Hysteria simply does not fit the record. The record presents people who were not disposed to believe in the resurrection having multi-sensory experiences in separate groups across multiple occasions and locations without contradictory descriptions. We do not call that delusion. We call that eye-witness testimony. It is a historical fact that the earliest Christians saw Jesus Christ alive and glorified, and the NT is a verified record of their experiences. There can essentially be no evidence-based challenge to this. There are only excuses that seem born from the desire to avoid the implications of it.

I do not know how Benjamin Franklin would have responded to this information, had he had access to it. However, he was a very fair-minded and curious person. I like to believe that if he had known, he would have accepted it and from that point moved on to consider what it meant.

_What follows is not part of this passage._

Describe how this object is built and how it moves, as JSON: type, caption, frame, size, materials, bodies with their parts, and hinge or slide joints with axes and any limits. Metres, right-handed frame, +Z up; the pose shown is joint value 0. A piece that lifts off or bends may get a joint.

The life that Jesus lives requires a response because it proves everything He had to say. And that is the intriguing and frustrating thing about it. In an age where we can be more certain than ever about the truth of Christianity, we have more people than ever who are certain it is false.

While they are sure, they do not actually know, having never thought about it deeply. That presents us with important opportunities. We must encourage people to actually investigate what we believe, and we must also know it so that we can tell them. This era is more dismissive than Franklin’s, but it is also better equipped to get answers. Hopefully, knowing that will be an inspiration to share the truth with someone who needs it.